Al momento de ver películas, hay una expresión que a mí siempre me ha atraído, sobre todo por la libertad de creación por la que parece abogar: «cine independiente de Estados Unidos». Lo malo es que muchas —la gran mayoría— de las películas que se presentan bajo este rótulo son tan complacientes con el público y con la institución cinematográfica y cultural, que hasta parecen hechas para ser premiadas y, por tanto, legitimadas por el mismo campo que pretende estar cuestionando. El director Shane Carruth conoce estas carencias y complacencias que la mayoría de las veces ofrece el cine independiente norteamericano. Por esa razón, su película Upstream color (2013) busca —y lo logra— ser tan ruptural y desestabilizante como sea posible. El filme se apoya sobre unas imágenes sueltas, sin conexión aparente, que van hilvanando una historia tan intrincada y fragmentaria que, en principio, parece no estarse contando nada en absoluto.
La narración resulta tan compleja y tan difícil de penetrar que un crítico, o no sé si un bromista, dijo que explicar el argumento de la película era un ejercicio de «cómica futilidad», y tiene razón. Comienza con un hombre que, sirviéndose de ciertas plantas y alguna rara especie de gusano, confecciona una suerte de droga que más tarde será administrada a la protagonista, Chris, con el fin de robarla sin que esta caiga realmente en cuenta de lo que está sucediendo. Los procedimientos que sigue el perpetrador del crimen para lograr esto último nunca quedan del todo claros —hay algo que tiene que ver con la novela Walden (1854) de H. D. Thoreau, algo con el agua, algo con unas cadenas de papel—. Sólo sabemos que en algún punto el gusano, extraído por medio de una suerte de resucitación a través de una rara transfusión que incluye el cuerpo de la mujer y un cerdo (¿ahora ven por qué lo de cómica futilidad?), ya está fuera de su sistema, pero ella queda sin un solo céntimo en su cuenta bancaria, sin trabajo por las sucesivas faltas injustificadas y sin el más mínimo recuerdo de lo que le ha sucedido. Un año más tarde —aunque tampoco queda del todo claro el tiempo que transcurre— conoce a un hombre con quien tiene una extraña conexión casi metafísica, como si tuviera la certeza absoluta de conocerlo desde siempre —o eso parece insinuar la narración. La relación amorosa que se desarrolla entre ambos es, como no podía ser de otra manera, inusual, y es contada de una manera tan alejada de la convención, que poco es lo que se puede extraer de ello, aunque parece darse a entender que el hombre sufrió la misma experiencia que ella, incluso cuando ninguno de los dos recuerde con exactitud lo que les ha pasado.

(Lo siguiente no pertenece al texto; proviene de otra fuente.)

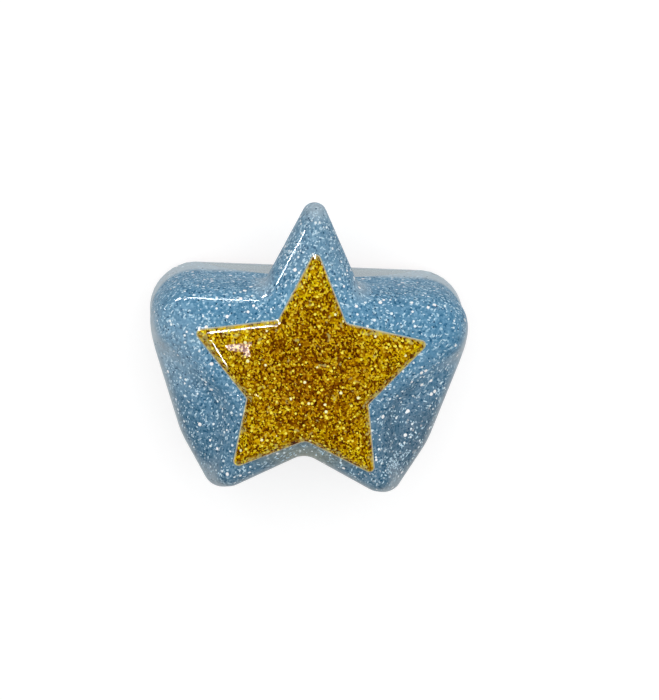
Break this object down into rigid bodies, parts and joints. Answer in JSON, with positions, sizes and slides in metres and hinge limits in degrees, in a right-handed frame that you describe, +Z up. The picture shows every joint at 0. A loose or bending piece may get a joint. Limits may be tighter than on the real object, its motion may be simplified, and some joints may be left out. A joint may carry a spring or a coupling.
{
  "type": "rubber stamp",
  "caption": "Hand stamp with a star-shaped cast glitter-resin handle, a gold star inlay, a foam cushion and a rubber die.",
  "frame": {"origin": "on the die's printing face, straight below the middle of the gold star", "axes": "+Z up through the handle to the star's face, +Y towards the star's long top point, +X to the right seen from above with the point away"},
  "size_m": [0.045, 0.0411, 0.0269],
  "materials": {
    "blue_glitter_resin": "glossy cast resin, pale blue with silver glitter",
    "gold_glitter_resin": "glossy cast resin, dense gold glitter",
    "clear_resin": "clear glossy cast resin with a faint grey-blue tint",
    "adhesive_film": "thin double-sided film",
    "cushion_foam": "matt closed-cell foam",
    "die_rubber": "matt moulded rubber"
  },
  "bodies": {
    "root": {"handle": "blue_glitter_resin", "star_inlay": "gold_glitter_resin", "clear_base": "clear_resin", "cushion_adhesive": "adhesive_film", "foam_cushion": "cushion_foam", "die_adhesive": "adhesive_film", "rubber_die": "die_rubber"}
  },
  "joints": []
}
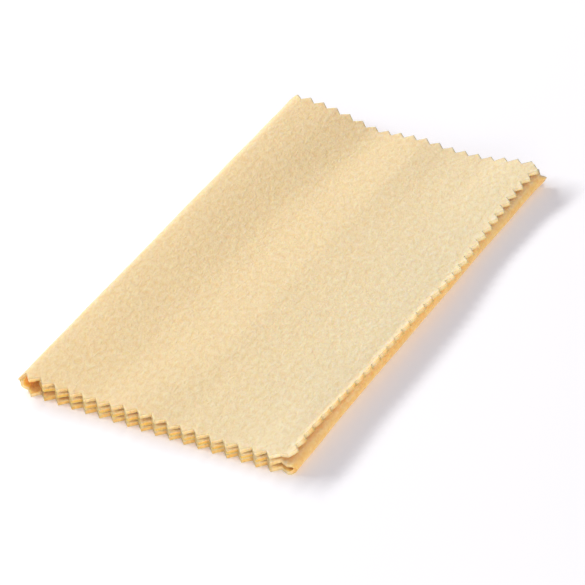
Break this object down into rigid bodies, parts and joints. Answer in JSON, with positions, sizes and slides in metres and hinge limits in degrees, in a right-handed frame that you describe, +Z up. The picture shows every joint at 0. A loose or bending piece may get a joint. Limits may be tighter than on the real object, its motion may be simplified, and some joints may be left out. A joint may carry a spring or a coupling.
{
  "type": "cleaning cloth",
  "caption": "Thick brushed cotton cleaning cloth with pinked zigzag edges, folded in thirds like a letter; the top panel opens at the soft left fold.",
  "frame": {"origin": "on the underside of the bottom panel, under the middle of the folded cloth", "axes": "+Z up, square to the surface that the cloth lies on; +Y along the folds, towards the back edge; +X across the folds, towards the tight right fold"},
  "size_m": [0.1152, 0.203, 0.0124],
  "materials": {
    "cotton_flannel": "brushed cotton, matt, with a short soft nap"
  },
  "bodies": {
    "lower_cloth": {"bottom_panel": "cotton_flannel", "right_fold": "cotton_flannel", "inner_panel": "cotton_flannel", "left_fold": "cotton_flannel"},
    "cover": {"top_panel": "cotton_flannel"}
  },
  "joints": [
    {"name": "top_panel_opening", "type": "hinge", "parent": "lower_cloth", "child": "cover", "pos_m": [-0.05688, 0, 0.00555], "axis": [0.003, -1, -0.0074], "range_deg": [0, 180], "deforming": ["left_fold"]}
  ]
}
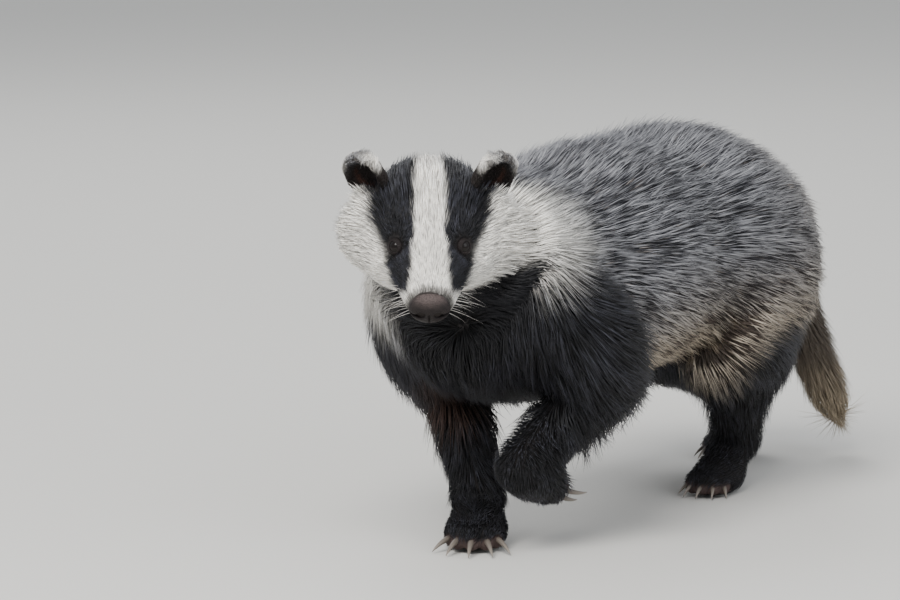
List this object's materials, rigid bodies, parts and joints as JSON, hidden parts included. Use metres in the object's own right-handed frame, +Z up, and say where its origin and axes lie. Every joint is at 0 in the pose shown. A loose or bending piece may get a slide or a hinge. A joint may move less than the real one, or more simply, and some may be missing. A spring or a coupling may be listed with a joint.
{
  "type": "european badger",
  "caption": "Still, life-size European badger in mid stride, head turned to its left: striped face, grizzled back, black legs with digging claws and a short tail.",
  "frame": {"origin": "on the floor, under the middle of the bounding box", "axes": "+Z up, the animal faces -Y along its trunk, its left side is towards +X, and its head is turned about 34 degrees to its left"},
  "size_m": [0.232, 0.6543, 0.3107],
  "materials": {
    "face_fur": "short dense white fur with black stripes through the eyes",
    "grizzled_fur": "long coarse guard hairs, pale with a dark band",
    "dark_fur": "dense black fur",
    "tail_fur": "long brownish grey hair with a pale tip",
    "nose_skin": "moist pebbled skin",
    "eye": "wet dark cornea",
    "claw_horn": "worn horn"
  },
  "bodies": {
    "root": {"head": "face_fur", "lower_jaw": "face_fur", "nose": "nose_skin", "ear_left": "dark_fur", "eye_left": "eye", "ear_right": "dark_fur", "eye_right": "eye", "neck": "face_fur", "torso": "grizzled_fur", "tail": "tail_fur", "leg_front_left": "dark_fur", "paw_front_left": "dark_fur", "claw_front_left_1": "claw_horn", "claw_front_left_2": "claw_horn", "claw_front_left_3": "claw_horn", "claw_front_left_4": "claw_horn", "claw_front_left_5": "claw_horn", "leg_front_right": "dark_fur", "paw_front_right": "dark_fur", "claw_front_right_1": "claw_horn", "claw_front_right_2": "claw_horn", "claw_front_right_3": "claw_horn", "claw_front_right_4": "claw_horn", "claw_front_right_5": "claw_horn", "leg_hind_left": "dark_fur", "paw_hind_left": "dark_fur", "claw_hind_left_1": "claw_horn", "claw_hind_left_2": "claw_horn", "claw_hind_left_3": "claw_horn", "claw_hind_left_4": "claw_horn", "claw_hind_left_5": "claw_horn", "leg_hind_right": "dark_fur", "paw_hind_right": "dark_fur", "claw_hind_right_1": "claw_horn", "claw_hind_right_2": "claw_horn", "claw_hind_right_3": "claw_horn", "claw_hind_right_4": "claw_horn", "claw_hind_right_5": "claw_horn"}
  },
  "joints": []
}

Después de haber triunfado en el festival de Sundance con su película Primer (2004), Shane Carruth vuelve a dejar anonadado a la crítica y al público con Upstream color. Esta vez no sólo desafía las leyes (que no son tales) de la narración —eludiendo el diálogo en muchas partes, agrupando elementos poco usuales en una sola secuencia, cortando las escenas un poco antes de lo que un director (más) convencional lo haría, conjugando muchas imágenes en una sola—, sino que plantea la pregunta incontestable de cuánto conocemos realmente de las personas que integran nuestra vida y, mucho más importante aún, cuánto conocemos de nosotros mismos, hasta qué punto cada etapa de nuestra existencia no significa un nuevo comienzo, como si todo lo anterior no existiera o como si el pasado fuera sólo una película mal filmada de la que no tenemos sino pequeños fragmentos. Incluso el filme se atreve a preguntarse si la vida de cada uno de nosotros nos pertenece enteramente, o si más bien los recuerdos que conforman nuestra existencia son escenas robadas o copiadas de la vida de otro o de otros. Sea como sea, Upstream color ciertamente representa un reto para el espectador; aquel horizonte de expectativas del que, en algún momento, habló un teórico de la literatura, se ve revuelto, mutilado y destrozado. El sentido se va diluyendo, dilatando, huyendo. Y sin embargo, no puedes apartar la vista de la pantalla.